Soft Skills Every Project Manager Needs (But No One Teaches)

Soft Skills Every Project Manager Needs (But No One Teaches)

In the boardroom and the briefing room, it’s not just timelines and budgets that make or break a project — it’s people. And managing people? That takes more than checklists and Gantt charts.

While certifications like PMP or PRINCE2 teach you how to build a plan, few formal courses equip you with the soft skills that keep that plan alive — especially when scope creep kicks in, or your team hits a wall.

Here are the essential soft skills every project manager must master, even though they’re rarely on the syllabus:

1. Emotional Intelligence (EQ)

Projects are pressure cookers. Tensions rise, stress mounts, and tempers flare. A project manager with high EQ reads the emotional undercurrents of their team and responds with empathy and composure.

“Project managers with strong emotional intelligence are more likely to inspire team commitment and navigate change successfully.”
Turner & Müller (2005), International Journal of Project Management

2. Active Listening

You’re not just gathering requirements — you’re reading between the lines. Active listening means not just hearing your stakeholders, but understanding their real concerns, even the unspoken ones.

A simple “Tell me more about that…” can save you from a misaligned delivery six months down the line.

3. Influence Without Authority

You often lead teams you don’t directly manage. That means you must influence outcomes without the leverage of hierarchy. Persuasion, trust-building, and stakeholder management become your superpowers.

4. Conflict Resolution

Disagreements are inevitable. The real question is: can you de-escalate tension before it derails progress? The best project managers serve as neutral mediators, restoring focus without playing favorites.

5. Adaptability

Plans change. Priorities shift. Clients pivot. A rigid PM breaks under pressure. But one who adapts without losing momentum? That’s gold.

“Agility is not just about methodology — it’s a mindset.”
PMBOK® Guide, 7th Edition (Project Management Institute, 2021)

6. Resilience Under Pressure

Stakeholders breathing down your neck. A vendor missed the deadline. And your senior dev just quit. Resilience is the quiet strength that keeps you moving, calmly and steadily.

7. Cultural Intelligence

In today’s global workplace, you’re managing across cultures, time zones, and communication norms. Understanding how people from different backgrounds interpret feedback, deadlines, or collaboration is essential.

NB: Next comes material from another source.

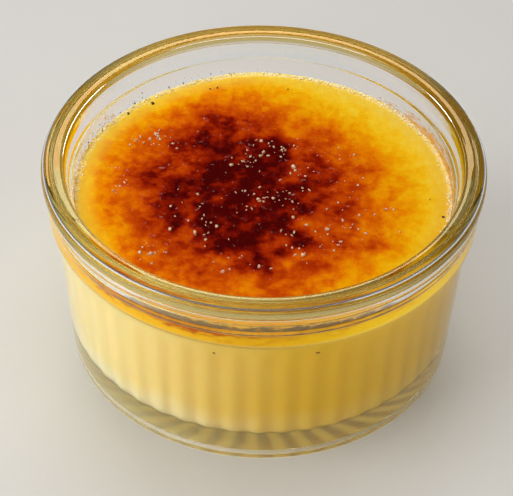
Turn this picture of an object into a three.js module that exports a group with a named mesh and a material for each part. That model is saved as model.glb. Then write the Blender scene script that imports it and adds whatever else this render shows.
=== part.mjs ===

8. Time Management — For You

You manage timelines for everyone else, but what about your own calendar? Prioritizing, batching meetings, and carving out time to think are crucial survival skills.

9. Storytelling

Yes, storytelling. You must sell the vision to your team, report risks to executives in a compelling way, and turn complex progress updates into digestible summaries.

10. Constructive Feedback

Not just giving it — receiving it with grace. The best PMs foster a culture where feedback is seen not as a threat, but as a tool for growth.

Conclusion

You can learn to create a work breakdown structure in a weekend. But mastering empathy, communication, and grace under fire? That’s a lifelong journey — and what separates a technician from a true project leader.

References

  • Turner, J. R., & Müller, R. (2005). The Project Manager’s Leadership Style as a Success Factor on Projects. International Journal of Project Management, 23(1), 49–61.
  • Project Management Institute (2021). PMBOK® Guide – Seventh Edition. PMI Publishing.
  • Goleman, D. (1995). Emotional Intelligence. Bantam Books.